The document, therefore, entails a potential conflict between two sets of Moldovan commitments. In his briefings for Moldovan media, Spinu restated the government’s firm intention to proceed with unbundling (Ziarul National, October 30, 31; Moldpres, November 1). As a non-EU member, however, Moldova will be hard placed to invoke the supremacy of EU law on Moldovan territory as against Gazprom’s “investor rights,” particularly if Gazprom keeps wielding the leverage of its combined monopoly on supply and transportation.
Under the Protocol, Chisinau and Moscow agree to enter during 2022 into a further agreement, namely to “preserve the existing status of the Moldovagaz joint stock company, including abstention from enforcing a reorganization or sanctions on it, until the full settlement of the whole amount of debts to Gazprom.” Given the reimbursement deadline in 2027 (see above), Moscow is trying to exclude the possibility of unbundling—and, thus, rule out the liberalization of Moldova’s gas market—for a long time to come.
The Moldovan government agrees, in this Protocol, to initiate itself, as early as November 2021, a session of the Russian-Moldovan Inter-Governmental Commission on Economic Cooperation.
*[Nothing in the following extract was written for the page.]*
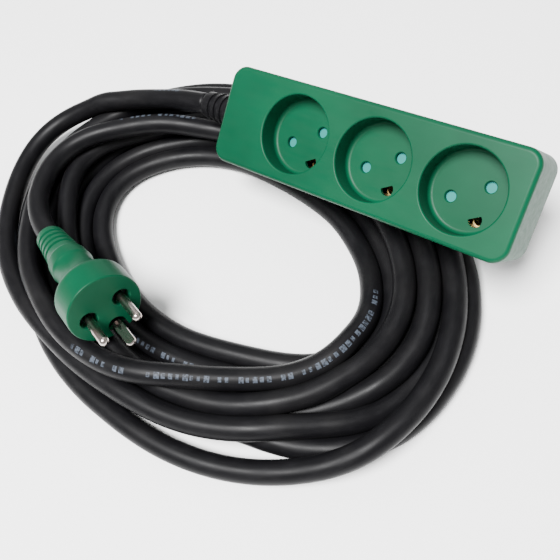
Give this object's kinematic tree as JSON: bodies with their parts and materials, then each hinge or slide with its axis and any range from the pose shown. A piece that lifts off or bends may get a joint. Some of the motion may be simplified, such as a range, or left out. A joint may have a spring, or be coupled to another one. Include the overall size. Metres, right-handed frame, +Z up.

There, the Moldovan side shall (again) itself propose to negotiate a Russian-Moldovan “inter-governmental cooperation agreement in the energy sphere.” This move seems designed to cement Moldova’s energy dependence on Russia. And Moscow is thereby trying to create the impression that Chisinau is itself asking to institutionalize that dependency.
Kozak is that Commission’s co-chairman for Russia and, concurrently, the Kremlin’s negotiator on Transnistria. Combining both processes in his hands will give the Kremlin economic leverage against Moldova in the negotiations on Transnistria (see EDM, October 28).
Premised on all of those stipulations (in practice: conditional on their imposition), Gazprom and Moldovagaz signed, on October 29, an agreement to update and prolong their long-term contract on gas supplies. The updated prolongation has gone into effect from November 1, 2021, for five years. The detailed terms are secret at Moscow’s insistence (see above), but Gazprom has disclosed some general information on pricing. Accordingly, the price-calculation formula for pipeline-delivered gas to Moldova combines indexation to the basket of crude oil and oil derivatives with indexation to the natural gas price on European spot markets. It will, during the first and fourth quarters of the year (the heating season), use the oil indexation for 70 percent and the spot-market natural gas indexation for 30 percent of the volumes supplied to Moldova. Conversely, it will use the spot-market indexation for 70 percent and oil indexation for 30 percent of the volumes supplied to Moldova during the second and third quarters of the year. Gazprom apparently expects the price to oscillate between $450 and $600 per one thousand cubic meters during the months ahead (TASS, October 29, 30). For its part, the Moldovan government foresees the price at $450 in the first quarter of 2022 and it going down afterward (Ziarul National, October 30, 31; Moldpres, November 1). Whichever the case, it will be far more favorable than the spot-market price of $790 that Gazprom charged in October, which—combined with the threat to discontinue the supplies on December 1—broke Chisinau’s resistance.
Chisinau had no alternative in the short-to-medium term. The Romanian-built pipeline, Iasi–Ungheni–Chisinau, putatively operational since October 2021, fails to challenge Gazprom’s monopoly because it has no gas volumes available. This pipeline could only deliver volumes that Romanian companies would procure from the same Gazprom—or more expensively elsewhere—and re-sell those volumes to Moldova with a markup.